Lowrie played shortstop and batted second, going 1-for-2 with an RBI single, two walks and one run. He committed a throwing error in the fourth inning, allowing Rajai Davis to reach first.
Lowrie rejoined the club Tuesday after being out all season with mononucleosis. He now has no limitations and he said he feels healthy and ready to contribute.
"I'm just looking to play baseball and not have to think about all this," Lowrie said Tuesday. "I want to put it all behind me and just let my ability play."
To make room for Lowrie the Red Sox designated first baseman Ryan Shealy for assignment. Shealy went 0-for-7 for Boston.
Additionally, the team optioned reliever Dustin Richardson to Triple-A Pawtucket to make room for Buchholz. Richardson allowed two runs in seven innings over 13 relief appearances in the majors.

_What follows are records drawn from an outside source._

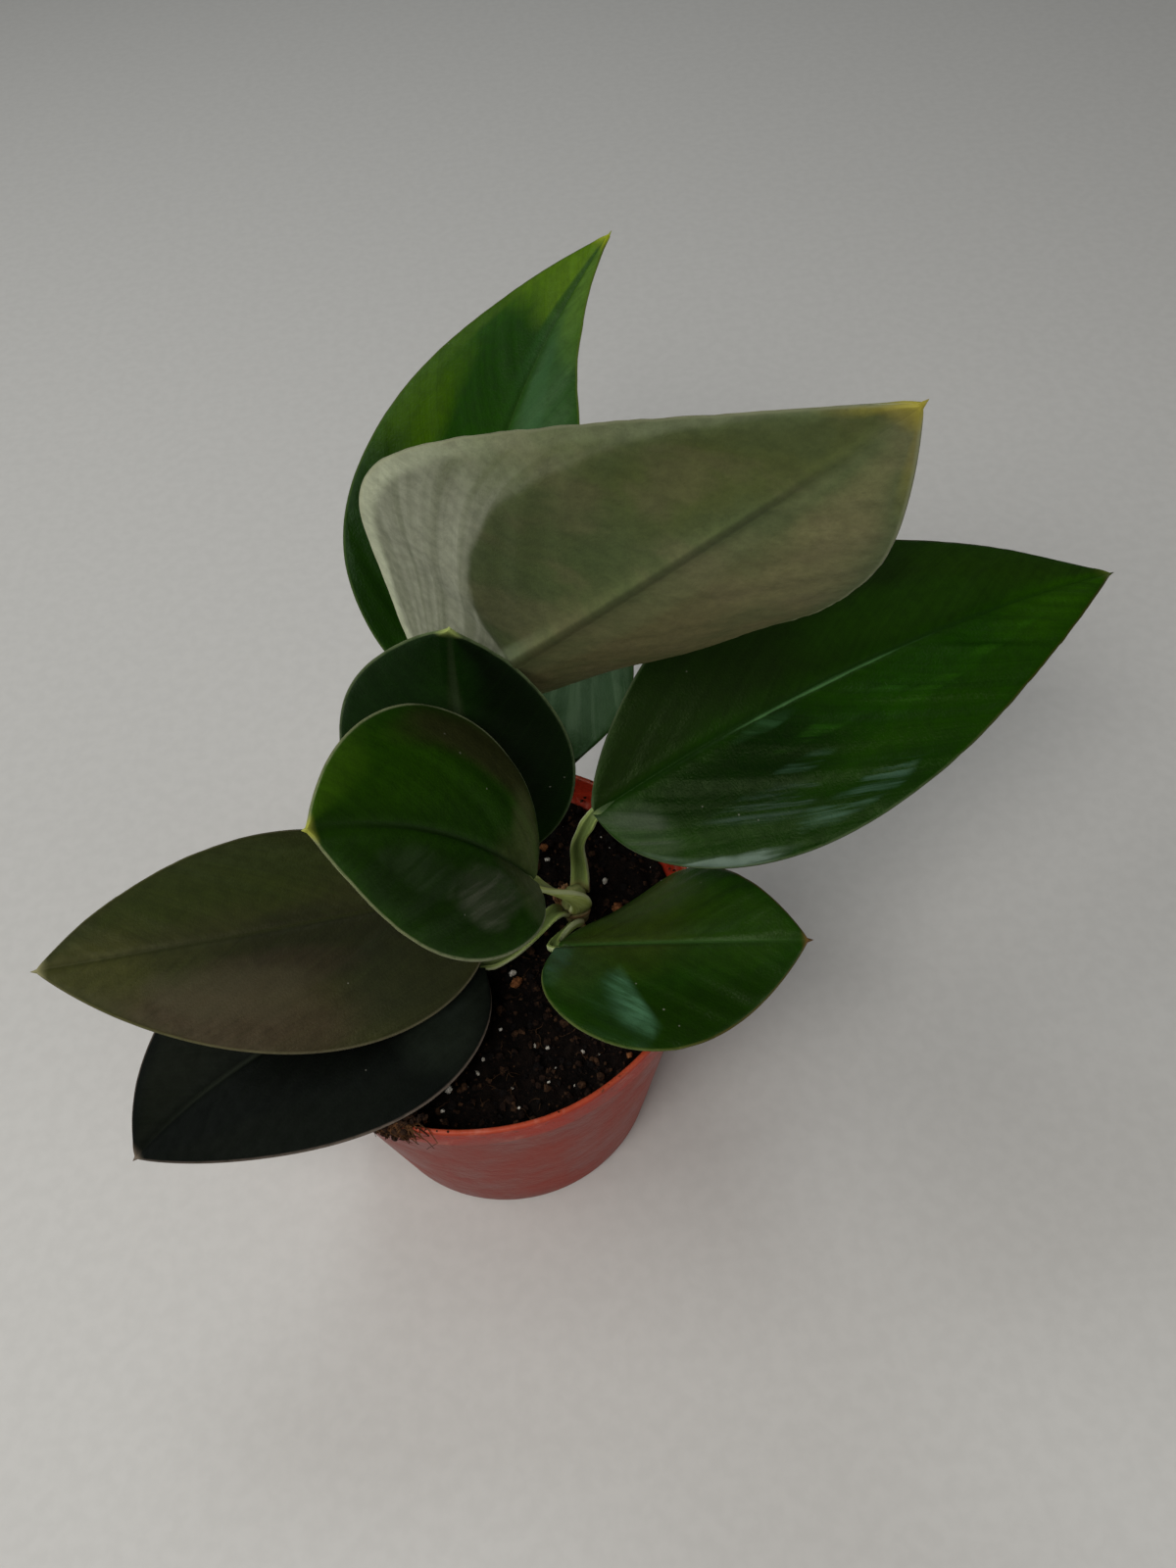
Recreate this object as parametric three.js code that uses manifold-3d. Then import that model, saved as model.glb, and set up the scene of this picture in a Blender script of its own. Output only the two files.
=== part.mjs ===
// A small potted dark-form treubii: two rooted cuttings with four leaves each, in a thin plastic pot.
// Millimetres, +Z up. The pot stands on z = 0 and its axis is the Z axis. The photograph was taken
// from the -Y side and from above.
import * as THREE from "three";
import { mergeVertices } from "three/addons/utils/BufferGeometryUtils.js";
import Module from "manifold-3d";

const wasm = await Module();
wasm.setup();

const GAP = 0.3; // clearance between neighbouring solids

// Pot
const RIM_RADIUS = 42.5;
const POT_HEIGHT = 58;
const FOOT_RADIUS = 30;
const RIM_BAND_HEIGHT = 6;
const RIM_BAND_STEP = 0.8;
const RIM_BAND_DRAFT = 0.6;
const WALL = 1.1;
const FLOOR = 1.3;
const FOOT_EDGE = 1;
const LIP_ROUND = 0.5;
const POT_SIDES = 64;
const DRAIN_HOLES = 8;
const DRAIN_HOLE_RADIUS = 2.8;
const DRAIN_CIRCLE_RADIUS = 21;
const HOLE_SIDES = 16;

// Soil
const SOIL_LEVEL = 52;
const SOIL_EDGE_DROP = 1.5;
const SOIL_BANK = 0.8;
const SOIL_RINGS = 9;
const SOIL_RELIEF = 0.7;

// Stems: where each stands, how thick it is, how deep it is set and how high it reaches
const STEMS = {
  stem_right: { x: 19, y: 5, radius: 2.4, bottom: 26, top: 60 },
  stem_left: { x: 3, y: 12, radius: 2.5, bottom: 26, top: 64 },
};
const NODE_SPACING = 11;
const NODE_SWELLING = 0.35;
const TOP_NODE_DEPTH = 5;
const STEM_END_NARROWING = 0.55;
const STEM_END_RISE = 0.6;
const STEM_STEPS = 12;
const STEM_SIDES = 16;

// Leaf blades
const BLADE_THICKNESS = 0.75;
const MIDRIB_DEPTH = 0.9;
const MIDRIB_HALF_WIDTH = 1.6;
const BASE_LOBE = 2;
const LOBE_REACH = 0.03;
const TIP_SHARPNESS = 0.95;
const BLADE_ROWS = 20;
const RIB_STEPS = [0.08, 0.3, 0.55, 0.8, 1];
const MIDRIB_STEPS = 60;

// Petioles: the geniculum is the swelling just below the blade, placed by its share of the stalk
const PETIOLE_WIDTH = 2.3;
const PETIOLE_DEPTH = 2;
const PETIOLE_LEAN = 0.5;
const PETIOLE_PULL = 0.4;
const GENICULUM_SWELLING = 0.6;
const GENICULUM_PLACE = 0.93;
const GENICULUM_SPREAD = 0.07;
const CHANNEL_DEPTH = 0.4;
const CHANNEL_SPREAD = 0.55;
const PETIOLE_ROWS = 14;
const PETIOLE_SIDES = 12;
const PETIOLE_STANDOFF = 1.2;
const CLASP_TAPER = 1.7;

// Old sheath: bearings round its stem in degrees
const OLD_SHEATH = { stem: "stem_right", from: 106, to: 160, bottom: 53, height: 4.5 };
const SHEATH_THICKNESS = 0.6;
const SHEATH_FLARE = 1.1;
const SHEATH_STEPS = 8;

// Each leaf is set by its real sizes and angles:
//   base      the point where petiole and blade meet
//   length    of the midrib, and the half widths of its left and right side, over the surface
//   widest    where each half is widest, as a share of the length
//   heading   compass angle of the midrib at the base, from +X towards +Y, and its turn to the tip
//   rise      angle of the midrib above the horizontal, at the base and at the tip
//   roll      turn of the blade about its midrib, at the base and at the tip
//   fold      angle at which both halves rise from the midrib, at the base and at the tip
//   curl      further bend of each half from midrib to margin
//   petiole   stem, bearing round it, starting height and extra sheath width
//   arrive    direction in which the stalk comes up to the base point
//   seat      distance from the end of the stalk to the base point
const LEAVES = {
  back: {
    base: [21, 18.5, 81.5], length: 131, left: 29, right: 26.5, widest: [0.44, 0.28],
    heading: 124, turn: -96, rise: [1.5, 43], roll: [17, -8], fold: [26, 13], curl: [-9, -6],
    petiole: { stem: "stem_left", bearing: 10, start: 58, sheath: 1.6 },
    arrive: [0.45, 0.35, 0.82], seat: 1.45, colour: 0x33611f,
  },
  tall: {
    base: [-0.5, 18.5, 102], length: 122, left: 32, right: 36.5, widest: [0.4, 0.42],
    heading: -42, turn: 5, rise: [47, 48.5], roll: [-73, -69], fold: [31, -7], curl: [29, -19],
    petiole: { stem: "stem_left", bearing: 105, start: 60, sheath: 1.6 },
    arrive: [0.15, -0.1, 0.98], seat: 0.95, colour: 0x7c8163,
  },
  upright: {
    base: [3, 8.5, 69], length: 69, left: 21.5, right: 19, widest: [0.47, 0.41],
    heading: 293.5, turn: -3, rise: [92.5, 72.5], roll: [157, 148], fold: [14, -12], curl: [-14, -5],
    petiole: { stem: "stem_left", bearing: 190, start: 57, sheath: 1.2 },
    arrive: [0.25, 0.05, 0.97], seat: 0.6, colour: 0x1d3a1b,
  },
  right: {
    base: [24.5, 5.5, 82.5], length: 110, left: 27, right: 27.5, widest: [0.5, 0.39],
    heading: 20.5, turn: -5, rise: [18.5, -5], roll: [41, -10], fold: [16, 6], curl: [-12, -14],
    petiole: { stem: "stem_right", bearing: 70, start: 56, sheath: 1.8 },
    arrive: [0.5, 0.1, 0.86], seat: 1.1, colour: 0x214f19,
  },
  small: {
    base: [15, -9, 62.5], length: 47, left: 20.5, right: 22.5, widest: [0.43, 0.41],
    heading: -20, turn: 17, rise: [22, -5.5], roll: [-26, 22], fold: [-1, 7], curl: [-25, -10],
    petiole: { stem: "stem_right", bearing: 268, start: 54, sheath: 0.6 },
    arrive: [0.3, -0.6, 0.74], seat: 1.7, colour: 0x1f5722,
  },
  centre: {
    base: [13, -14, 91], length: 56, left: 20, right: 22.5, widest: [0.48, 0.44],
    heading: 207.5, turn: 14, rise: [68.5, 37], roll: [-24, -43], fold: [29, -9], curl: [-21, -20],
    petiole: { stem: "stem_right", bearing: 285, start: 58.5, sheath: 2.4 },
    arrive: [-0.2, -0.42, 0.88], seat: 0.7, colour: 0x2b541d,
  },
  left: {
    base: [1, 3, 67], length: 81, left: 24.5, right: 21, widest: [0.36, 0.44],
    heading: 198, turn: -17, rise: [16, -3], roll: [-6, -16], fold: [3, 7], curl: [-25, -17],
    petiole: { stem: "stem_left", bearing: 275, start: 54.5, sheath: 1.2 },
    arrive: [-0.5, -0.45, 0.74], seat: 1.0, colour: 0x4b5039,
  },
  low: {
    base: [0.5, -8.5, 59], length: 76, left: 24, right: 23, widest: [0.38, 0.46],
    heading: 196.5, turn: 7, rise: [16.5, -38], roll: [-7, -16], fold: [3, 17], curl: [-9, -14],
    petiole: { stem: "stem_right", bearing: 222, start: 56.8, sheath: 1.2 },
    arrive: [-0.93, -0.1, 0.22], seat: 0.4, colour: 0x2c302c,
  },
};

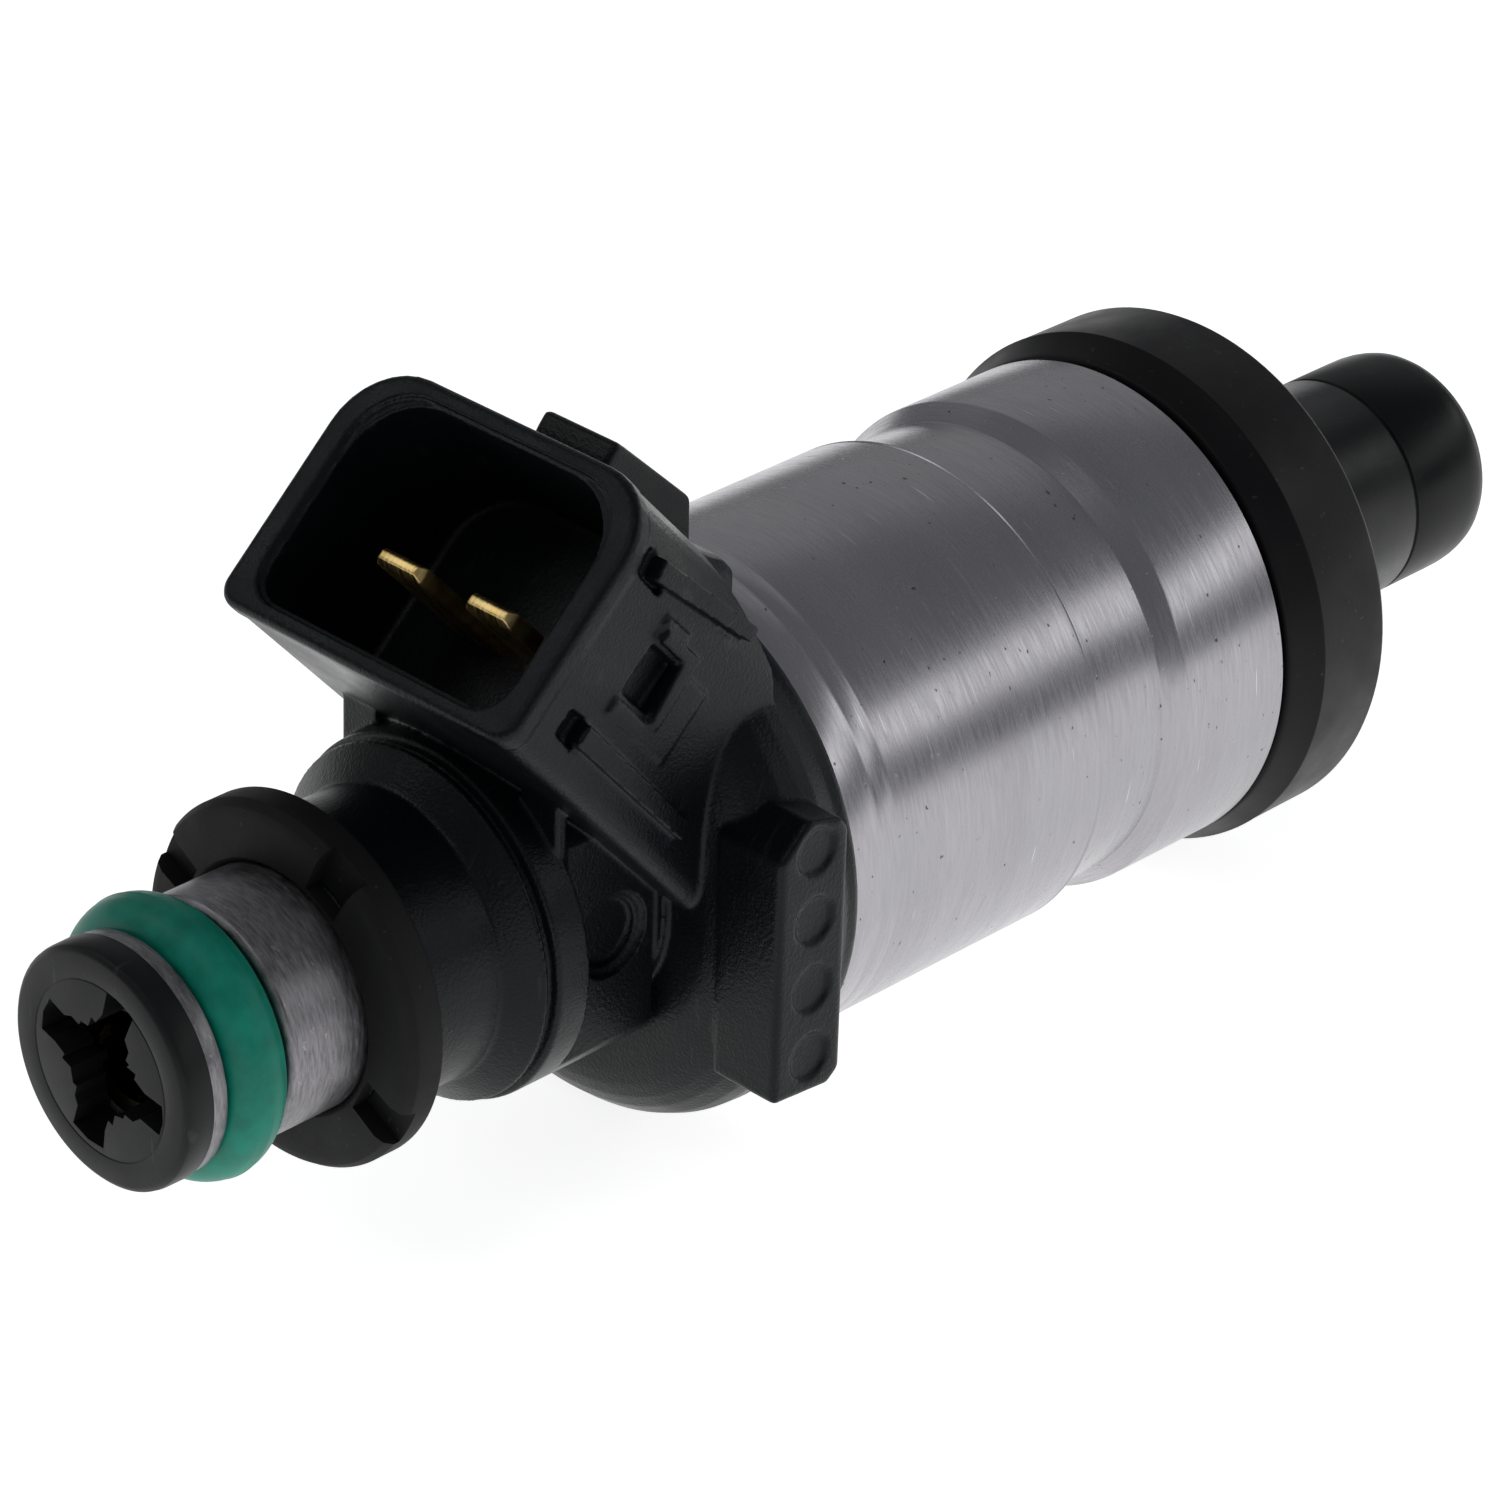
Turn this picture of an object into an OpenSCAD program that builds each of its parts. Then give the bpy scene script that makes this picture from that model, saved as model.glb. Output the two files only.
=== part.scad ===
// Top-feed solenoid fuel injector, taken apart into its separate pieces.
// Millimetres. The injector lies along X: the fuel inlet is at -X, the nozzle at +X,
// and the electrical plug leans up (+Z) and back towards the inlet.
// The origin is on the axis, in the middle of the manifold seal ring.

/* [Inlet end] */
// Radius of the steel inlet tube
tube_r = 4.93; // [4.9:0.01:4.95]
// Radius of the fuel bore through the inlet tube
bore_r = 2.35; // [2.3:0.05:2.4]
// Outer radius of the inlet O-ring, which seals in an 11 mm rail bore
o_ring_r = 5.65; // [5.6:0.05:5.75]
// Thickness of the inlet O-ring's section
o_ring_t = 2.7; // [2.6:0.05:2.8]
// Radius of the plastic filter cap
cap_r = 4.88; // [4.7:0.02:4.9]
// Outer radius of the rubber cushion ring
cushion_r = 7.4; // [7.2:0.1:7.8]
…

The 26-year-old Lowrie was limited to 32 games last season after having surgery on his left wrist to repair a torn ligament in April 2009. He was placed on the disabled list while the team was in Oakland at the start of last season.
He first suffered the wrist injury in May 2008 and played through the discomfort. He was deemed healthy in time for spring training in 2009, but the wrist began to aggravate him again toward the end of camp before it was finally decided he would have the surgery.
Lowrie returned to the Red Sox's lineup on July 18, 2009, at Toronto and played in 14 games before returning to the DL. He was reinstated on Sept. 8 and finished the season on the active roster.
During the offseason, the Red Sox signed shortstop Marco Scutaro and Lowrie felt he would battle for the starting job during spring training before mono completely shut him down.
"I've been asked about timetables and percentages for the last two years," Lowrie said. "I feel healthy and that's good enough for me right now.
"If there's a silver lining in all this, the wrist feels pretty good," he said.
Information from ESPNBoston.com's Joe McDonald and The Associated Press was used in this report.